**Short task:**
Pick out the lines containing "that".

#### Data for the task

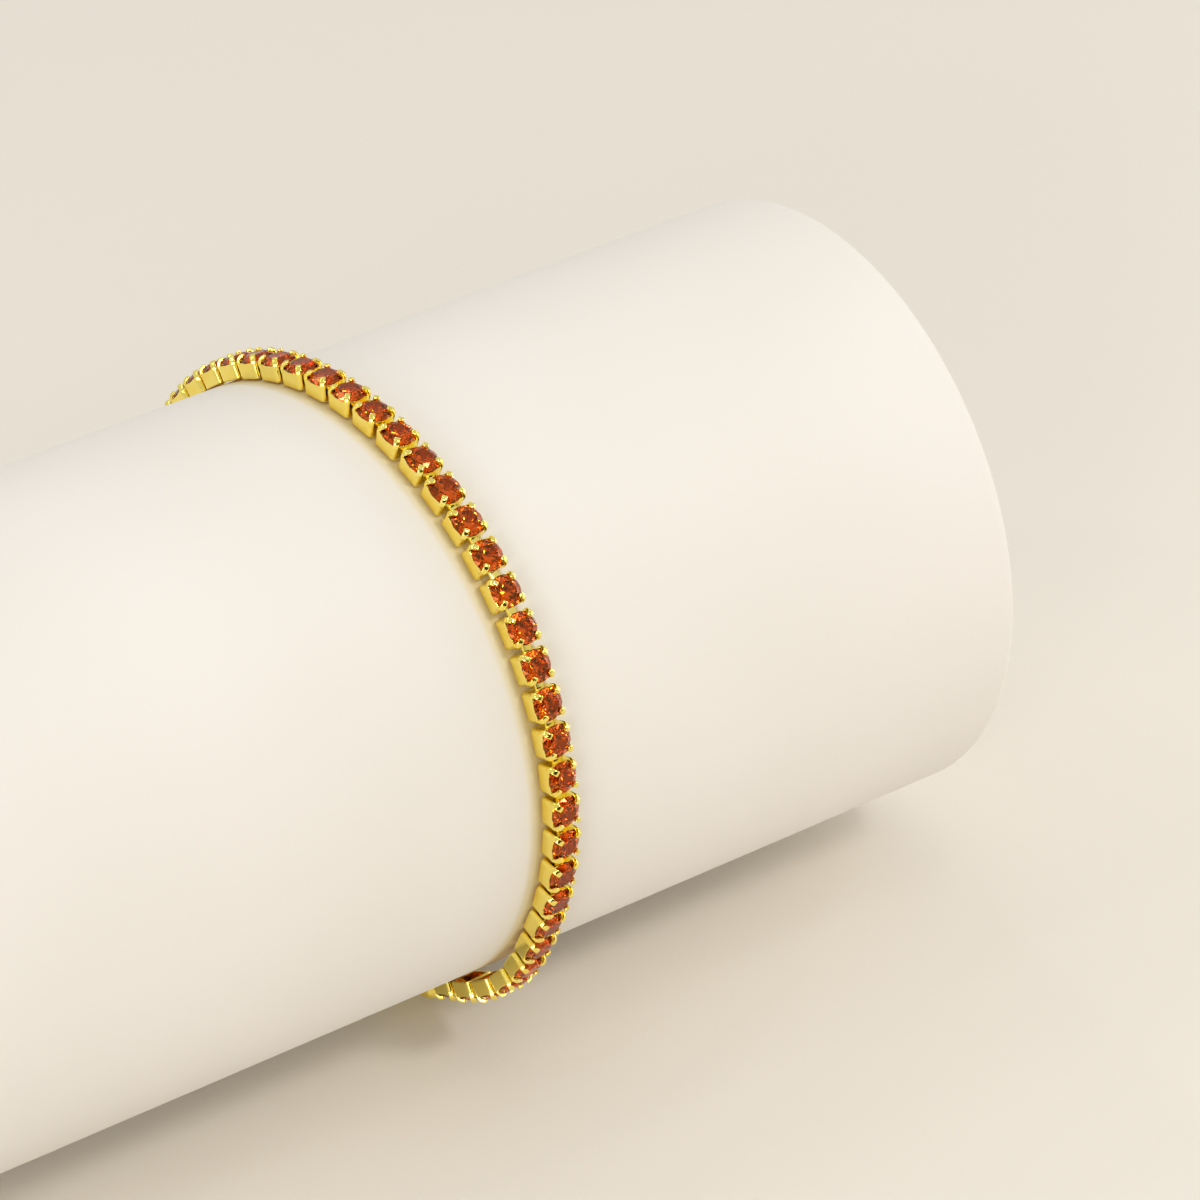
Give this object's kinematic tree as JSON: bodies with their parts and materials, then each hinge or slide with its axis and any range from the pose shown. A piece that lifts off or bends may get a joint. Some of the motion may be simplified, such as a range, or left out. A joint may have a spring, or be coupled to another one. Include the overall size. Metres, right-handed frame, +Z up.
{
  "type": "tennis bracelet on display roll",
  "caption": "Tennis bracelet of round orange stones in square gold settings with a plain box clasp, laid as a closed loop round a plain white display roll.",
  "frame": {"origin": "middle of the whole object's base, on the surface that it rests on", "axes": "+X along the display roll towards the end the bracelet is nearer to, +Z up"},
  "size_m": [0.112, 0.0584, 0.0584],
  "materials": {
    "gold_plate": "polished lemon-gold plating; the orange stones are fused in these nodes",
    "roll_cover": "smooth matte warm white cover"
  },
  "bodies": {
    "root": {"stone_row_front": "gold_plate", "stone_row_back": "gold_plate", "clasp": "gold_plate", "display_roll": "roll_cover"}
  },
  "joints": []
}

########
#### Data for the task

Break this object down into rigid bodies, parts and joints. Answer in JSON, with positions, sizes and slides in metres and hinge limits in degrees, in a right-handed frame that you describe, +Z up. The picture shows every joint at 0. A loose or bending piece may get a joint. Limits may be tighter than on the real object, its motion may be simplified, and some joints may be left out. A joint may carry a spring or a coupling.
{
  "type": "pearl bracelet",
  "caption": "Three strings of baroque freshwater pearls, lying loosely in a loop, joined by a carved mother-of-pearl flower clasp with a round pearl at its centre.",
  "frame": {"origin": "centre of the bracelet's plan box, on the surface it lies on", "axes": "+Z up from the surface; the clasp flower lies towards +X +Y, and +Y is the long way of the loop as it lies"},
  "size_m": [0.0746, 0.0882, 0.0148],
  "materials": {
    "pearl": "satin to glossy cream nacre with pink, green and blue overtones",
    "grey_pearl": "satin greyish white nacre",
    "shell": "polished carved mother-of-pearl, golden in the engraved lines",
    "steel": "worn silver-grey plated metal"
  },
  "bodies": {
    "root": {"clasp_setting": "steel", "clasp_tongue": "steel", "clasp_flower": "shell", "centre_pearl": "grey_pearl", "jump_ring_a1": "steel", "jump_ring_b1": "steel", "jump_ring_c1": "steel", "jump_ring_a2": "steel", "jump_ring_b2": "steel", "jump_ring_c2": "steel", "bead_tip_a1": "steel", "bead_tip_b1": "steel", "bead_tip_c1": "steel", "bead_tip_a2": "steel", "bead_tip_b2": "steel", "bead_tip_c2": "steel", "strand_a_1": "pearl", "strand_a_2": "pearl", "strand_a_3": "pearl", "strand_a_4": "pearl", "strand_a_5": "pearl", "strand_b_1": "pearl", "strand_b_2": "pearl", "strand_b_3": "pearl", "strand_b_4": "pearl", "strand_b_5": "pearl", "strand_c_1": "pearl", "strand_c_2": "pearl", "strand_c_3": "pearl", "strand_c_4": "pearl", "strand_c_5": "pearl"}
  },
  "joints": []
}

########
#### Data for the task

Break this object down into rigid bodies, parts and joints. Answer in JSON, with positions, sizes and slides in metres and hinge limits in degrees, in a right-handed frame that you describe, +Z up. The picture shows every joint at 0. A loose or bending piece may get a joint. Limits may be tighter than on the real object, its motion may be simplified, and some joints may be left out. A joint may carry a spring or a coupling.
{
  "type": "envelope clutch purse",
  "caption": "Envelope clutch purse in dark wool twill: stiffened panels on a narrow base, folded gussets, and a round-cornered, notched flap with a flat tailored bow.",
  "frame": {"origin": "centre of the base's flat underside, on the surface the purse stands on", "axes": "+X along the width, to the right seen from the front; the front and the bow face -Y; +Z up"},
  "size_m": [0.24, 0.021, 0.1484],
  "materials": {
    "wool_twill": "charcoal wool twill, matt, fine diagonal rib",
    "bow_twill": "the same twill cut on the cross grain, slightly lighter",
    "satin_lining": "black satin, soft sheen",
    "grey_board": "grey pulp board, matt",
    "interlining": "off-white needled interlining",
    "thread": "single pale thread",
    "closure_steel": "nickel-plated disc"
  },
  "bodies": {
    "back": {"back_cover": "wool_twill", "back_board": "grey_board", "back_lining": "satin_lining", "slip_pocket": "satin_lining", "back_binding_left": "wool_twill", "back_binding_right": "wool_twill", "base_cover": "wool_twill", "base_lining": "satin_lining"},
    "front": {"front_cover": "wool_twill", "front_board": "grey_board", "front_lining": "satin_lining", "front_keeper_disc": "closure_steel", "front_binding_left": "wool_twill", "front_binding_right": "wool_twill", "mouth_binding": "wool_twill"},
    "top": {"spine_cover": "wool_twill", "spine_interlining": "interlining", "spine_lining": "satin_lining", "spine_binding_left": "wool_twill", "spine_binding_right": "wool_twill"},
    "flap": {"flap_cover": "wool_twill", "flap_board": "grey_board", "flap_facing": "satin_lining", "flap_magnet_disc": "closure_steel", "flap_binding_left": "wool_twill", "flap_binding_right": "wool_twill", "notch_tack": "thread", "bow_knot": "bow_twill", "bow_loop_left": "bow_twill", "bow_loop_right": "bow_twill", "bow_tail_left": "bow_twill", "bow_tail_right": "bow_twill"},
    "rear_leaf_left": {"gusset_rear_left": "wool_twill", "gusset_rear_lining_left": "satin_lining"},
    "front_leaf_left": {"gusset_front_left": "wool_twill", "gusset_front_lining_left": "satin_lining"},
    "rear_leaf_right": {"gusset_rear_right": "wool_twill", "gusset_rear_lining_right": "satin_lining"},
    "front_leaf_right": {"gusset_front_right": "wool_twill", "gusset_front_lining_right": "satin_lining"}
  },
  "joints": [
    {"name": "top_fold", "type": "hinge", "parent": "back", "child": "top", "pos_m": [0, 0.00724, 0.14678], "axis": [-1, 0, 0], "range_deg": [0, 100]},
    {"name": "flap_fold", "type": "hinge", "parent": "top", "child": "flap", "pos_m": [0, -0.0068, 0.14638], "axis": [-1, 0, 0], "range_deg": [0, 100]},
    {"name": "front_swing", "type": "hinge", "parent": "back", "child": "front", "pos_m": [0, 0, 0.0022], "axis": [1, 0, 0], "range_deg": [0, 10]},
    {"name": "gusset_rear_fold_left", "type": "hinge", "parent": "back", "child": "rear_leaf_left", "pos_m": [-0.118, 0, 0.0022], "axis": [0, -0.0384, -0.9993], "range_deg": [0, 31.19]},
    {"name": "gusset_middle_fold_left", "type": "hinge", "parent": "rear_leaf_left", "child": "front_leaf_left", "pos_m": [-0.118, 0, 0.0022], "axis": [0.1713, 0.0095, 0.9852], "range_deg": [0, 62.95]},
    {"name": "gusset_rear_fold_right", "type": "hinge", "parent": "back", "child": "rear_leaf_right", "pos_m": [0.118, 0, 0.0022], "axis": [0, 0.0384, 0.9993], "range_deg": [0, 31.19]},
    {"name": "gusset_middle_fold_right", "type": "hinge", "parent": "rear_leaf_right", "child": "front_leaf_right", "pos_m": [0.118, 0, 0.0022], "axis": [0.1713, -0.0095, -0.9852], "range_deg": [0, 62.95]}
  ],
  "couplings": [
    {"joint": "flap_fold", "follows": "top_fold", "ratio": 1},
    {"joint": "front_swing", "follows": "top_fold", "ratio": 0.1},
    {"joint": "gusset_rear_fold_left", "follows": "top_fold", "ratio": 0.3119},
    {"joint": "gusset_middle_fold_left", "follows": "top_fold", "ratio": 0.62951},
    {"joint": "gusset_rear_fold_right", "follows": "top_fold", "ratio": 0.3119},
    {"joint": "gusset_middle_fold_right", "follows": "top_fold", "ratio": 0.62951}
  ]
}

########

**Result of this task:**
Give this object's kinematic tree as JSON: bodies with their parts and materials, then each hinge or slide with its axis and any range from the pose shown. A piece that lifts off or bends may get a joint. Some of the motion may be simplified, such as a range, or left out. A joint may have a spring, or be coupled to another one. Include the overall size. Metres, right-handed frame, +Z up.
  "frame": {"origin": "middle of the whole object's base, on the surface that it rests on", "axes": "+X along the display roll towards the end the bracelet is nearer to, +Z up"},
Break this object down into rigid bodies, parts and joints. Answer in JSON, with positions, sizes and slides in metres and hinge limits in degrees, in a right-handed frame that you describe, +Z up. The picture shows every joint at 0. A loose or bending piece may get a joint. Limits may be tighter than on the real object, its motion may be simplified, and some joints may be left out. A joint may carry a spring or a coupling.
Break this object down into rigid bodies, parts and joints. Answer in JSON, with positions, sizes and slides in metres and hinge limits in degrees, in a right-handed frame that you describe, +Z up. The picture shows every joint at 0. A loose or bending piece may get a joint. Limits may be tighter than on the real object, its motion may be simplified, and some joints may be left out. A joint may carry a spring or a coupling.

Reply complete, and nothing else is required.